The other issue you will have on game is the arrow is going to hit targets angled so penetration will be poor.

You need to tune your bow. Find someone to check centershot and to adjust your yokes for you and move no nocking point for up and down adjustments. Then lastly if still need move rest very little.

Grim reapers typically shoot very easy so I am guessing you are extremely out of tune with the combination of the arrow spine being off.
 
Went to shop. They tuned it. Broadheads still hitting right. They said 340 spine was plenty. Im tempted to buy new arrows judging off what you guys have told me. I'm also trying to improve my form.
 
Beyond what many are telling you here, my experience and controlled testing has concluded that some broadheads simply fly better than others. Their design allows for even air flow and flight is improved. Almost all will not fly exactly as your field points according to a hooter shooter machine at 80 yards.......close (within .25-.50"), but not exact. Of course the machine eliminates human error, so if you're shooting within a half inch at 80 yards........you're going to believe they shoot exact. :)

Pick a head that flies consistent and built well, tune your bow, and don't look back. Wac'em Triton, Slick Trick standards, Shuttle T's, Magnus Black Hornet, VPA, G5 Montec, Magnus Stinger 100 and Muzzy MX3 flew the best and in the order provided. ALL flew within 1.5" at 80 yards of field points. Wac'ems were within .25".

BOHNTR )))---------->
 
Great that you got it tuned. I am not great with spining but you should be able to get the arrows to hit together at least a a set distance making the error less.

Things to check

Broadhead spin test (if you are getting good BH groups just right this is probably fine)

Broadhead tune (you need to be shooting the bow for the tuning and focus on form)

Basically, you shoot a broadhead followed by a field tip (pick a distance you know both with hit the target aiming at the same spot). Then you will micro(very little) adjust your rest towards the poi of the field tipped arrow. In your case you are hitting right with your BH so you will move your rest left.
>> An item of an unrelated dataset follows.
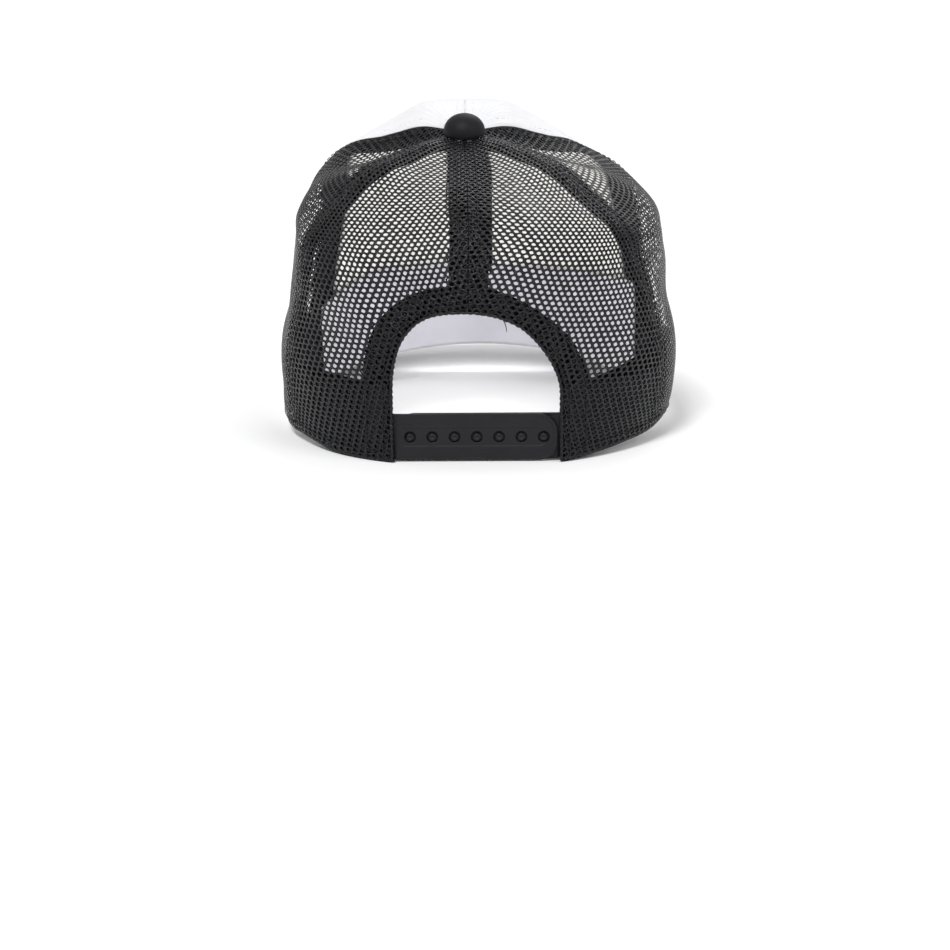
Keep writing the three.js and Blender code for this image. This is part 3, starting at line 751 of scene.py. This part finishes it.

You do the same for up and down (or you can move nocking point towards the BH). The movement will move both arrows POI (closer together if you did it right) and will require sighting in once complete.

Once done at that distance move out farther until you reach you maximum hunting distance which will let you fine tune it more. Repeating shots a few times before adjusting is good as well so you aren't chasing bad shoots around. You want to do one distance per day and spread it out over a couple of weeks.

I do this before I even sight my bow fully when I get new arrows and will try to get my tips and BH hitting together out to 70 or 80 yards. Worst case is that your spine is off and you can get the together at say 50 but they are still slightly off closer and farther but should make it better.
 
>Went to shop. They tuned it.
>Broadheads still hitting right. They
>said 340 spine was plenty.
>Im tempted to buy new
>arrows judging off what you
>guys have told me. I'm
>also trying to improve my
>form.


Just about every pro shop in the country will sell you 1 arrow. Then set it up like I said. Or, if you want to stick with a 100gr head make the arrow 30.75 long. If it doesn't work, you're not out much, if it works you have one extra and the problem is solved.

You could take one of the arrows you have on hand and strip the fletch. Insert fieldpoint and shoot it at 30 yards or so. If the nock end of that arrow swings left, it's too weak. A properly spined bare shaft will fly to the same point of impact as fieldpoints lazer straight.

However, I have run a cross a few bows that could not be yoked tuned that would not shoot a 500 through 300 spined bare shaft straight, I promptly sold them.
 
Thanks guys. The tiniest little things change everything on this bow. I had a slightly different nock on one arrow and it was changing poi about 5 inches at 30 yards? Is this normal?
 
>Thanks guys. The tiniest little things
>change everything on this bow.
>I had a slightly different
>nock on one arrow and
>it was changing poi about
>5 inches at 30 yards?
>Is this normal?

This is possible yes, its called nock tension. If the nock is to tight on the string it it can change point of impact. The nock should be tight enough to hold it on the string if you were to turn the bow horizontal sideways, but loose enough that when you turn the bow horizontal sideways, the string does not turn with it. You want the arrow to spin freely on the string.
 
>I'm going to buy 1 300
>spine arrow and see what
>happens. If I want to
>put in inserts should I
>buy a 250 spine arrow?
>

What weight insert, I'll run the numbers for you.
 
I don't even know what the weight options are or maybe I should just go to 125 grain head what do you think. I just want to have a good foc. Thanks for the help.
 
But what is a good foc to you? Everyone tends to have their own idea as to what is best. I tend to like around 15%, others like around 12%. The original setup I suggested, if you stay with the goldtip prohunter, would give you a 442gr arrow at 12.5%. Using that 100gr head drops it to 10.5%.
 
If I put 25 grain inserts in the back and kept the 100 grain Broadhead that would be the same as if you put in the 125 Broadhead on a front correct? thanks 3 blade. I just have a pack of the 100s so that is why I am asking
 
LAST EDITED ON Dec-17-16 AT 01:08PM (MST)[p]That will stiffen those 340's to just barely weak at 29.5" long so they might work with some rest adjustment. But your foc will drop to 8%. You'll have to leave the 300's 32" long or they will be to stiff, foc drops to 7.6%.